::: Source material :::

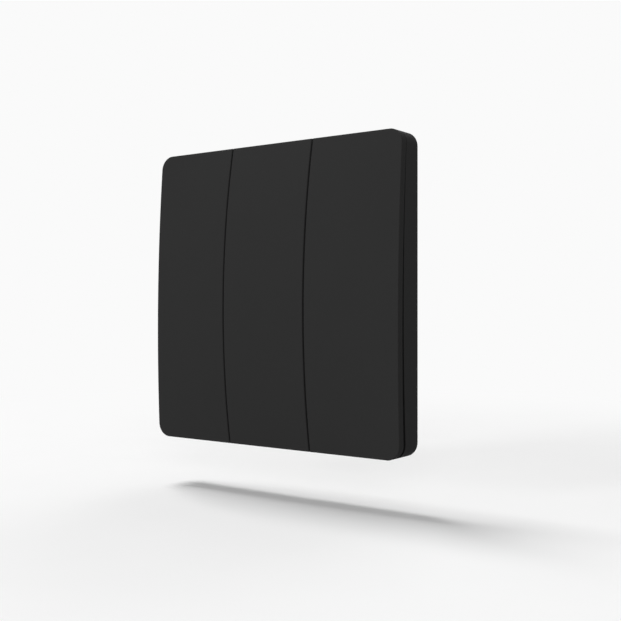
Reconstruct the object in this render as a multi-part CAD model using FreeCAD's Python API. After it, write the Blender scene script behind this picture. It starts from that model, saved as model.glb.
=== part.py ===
import FreeCAD, Part
import os

# Wireless remote wall switch with three keys that tilt on a hinge line near the top.
# Units are millimetres. The wall is the plane y = 0, the front faces -Y and +Z is up.
# The origin is the centre of the wall face. A depth is a distance in front of the wall.

# Outline seen from the front
plate_width = 86.0
plate_height = 86.0
corner_radius = 4.0
smallest_radius = 0.2

# Crowned front of the keys: depths at the top and bottom edges, bulge at half height
face_top_depth = 7.83
face_bottom_depth = 9.26
crown_middle = 4.0
crown_side = 1.43

# Front rim of the housing, with the same bulge
rim_top_depth = 5.5
rim_bottom_depth = 6.05

# Keys
key_names = ("left", "middle", "right")
key_gap = 0.45
key_wall = 1.4
key_band = 2.2
key_edge_radius = 0.25
rib_width = 0.9
rib_height = 0.8
rib_edge = 7.0
cross_rib_pitch = 40.0

# Hinge of the keys, near the top edge
hinge_edge = 5.0
ear_edge = 5.8
hinge_bar_radius = 0.75
ear_width = 3.0
ear_radius = 1.5
ear_mouth = 1.2
ear_floor_gap = 0.2
lug_width = 1.4
lug_height = 3.2
lug_drop = 1.0

# Catch that holds the keys near the bottom edge
catch_edge = 5.5
catch_width = 4.0
catch_leg = 1.2
barb_reach = 1.1
barb_height = 0.9
barb_gap = 0.1

# Clearances
running_gap = 0.05
slide_gap = 0.1
slot_gap = 0.3
loose_gap = 0.5
same_place = 0.01

# Housing tray
housing_wall = 1.6
floor_thickness = 1.2
pry_notch_width = 10.0
pry_notch_depth = 1.0

# Wall plate with its pads, slots and grip tongues
wall_plate_thickness = 1.6
wall_plate_gap = 0.4
plate_seat_gap = 0.1
pad_width = 64.0
pad_height = 14.0
pad_thickness = 0.8
pad_pitch = 44.0
pad_corner_radius = 1.0
fixing_edge = 13.0
fixing_slot_width = 4.4
fixing_slot_length = 8.0
fixing_head_diameter = 8.0
tongue_width = 4.0
tongue_thickness = 1.2
tongue_reach = 1.9
tongue_edge = 9.0

# Key carrier between the keys and the board
carrier_thickness = 1.2
carrier_recess = 0.3
carrier_gap = 0.2
carrier_screw_edge = 5.4
carrier_screw_pitch = 40.0
boss_radius = 2.6
boss_height = 1.3
post_floor = 1.0

# Screws of the carrier and of the board
screw_radius = 1.0
screw_head_radius = 1.7
screw_head_height = 0.9
screw_head_round = 0.3
screw_recess_length = 2.2
screw_recess_width = 0.5
screw_recess_depth = 0.5
boss_end_wall = 0.5

# Circuit board
board_thickness = 1.0
board_standoff = 1.0
board_side_edge = 9.0
board_top_edge = 16.0
board_bottom_edge = 12.0
board_corner_radius = 1.5
board_screw_edge = 4.0
standoff_radius = 2.2

# Push switches on the board, one behind each key
switch_size = 6.0
switch_corner_radius = 0.3
switch_body_height = 3.1
switch_cover_thickness = 0.3
plunger_radius = 1.75
plunger_tip_radius = 0.2
plunger_rise = 1.1
plunger_length = 3.2
plunger_space = 0.6
pusher_radius = 1.5
terminal_width = 0.7
terminal_reach = 1.2
terminal_thickness = 0.25
terminal_pitch = 4.5

# Coin cell
cell_radius = 10.0
cell_height = 3.2
cell_cap_edge = 1.2
cell_cap_step = 0.25

# Battery lid with a bayonet, and the well in the housing that takes it
lid_flange_thickness = 1.0
lid_spigot_wall = 0.9
lid_spigot_height = 1.7
lug_reach = 1.0
bayonet_height = 0.85
bayonet_width = 5.0
bayonet_count = 3
bayonet_turn = 35.0
well_wall = 1.0
well_top_step = 0.05
coin_slot_length = 14.0
coin_slot_width = 1.8
coin_slot_depth = 0.6

# Battery contacts
contact_thickness = 0.25
contact_width = 5.0
contact_foot = 3.5
contact_rise = 0.15
dimple_radius = 1.5
contact_past_centre = 4.0

# Radio and the small parts around it
chip_size = 5.0
chip_height = 0.85
crystal_length = 3.2
crystal_width = 2.5
crystal_height = 0.7
radio_pitch = 7.0
bulk_length = 3.5
bulk_width = 2.8
bulk_height = 1.9
bulk_offset = 12.0
antenna_length = 20.0
antenna_height = 2.5
antenna_rise = 0.6
antenna_thickness = 0.2
antenna_edge = 1.5
chip_part_length = 1.6
chip_part_width = 0.8
capacitor_height = 0.8
resistor_height = 0.45
chip_part_pitch = 2.6
capacitor_count = 6
resistor_count = 5
chip_row_gap = 4.0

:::

**Work required:** Out of the material above, gather each line where "from" appears.

**Response to the exercise:**
Reconstruct the object in this render as a multi-part CAD model using FreeCAD's Python API. After it, write the Blender scene script behind this picture. It starts from that model, saved as model.glb.
# Outline seen from the front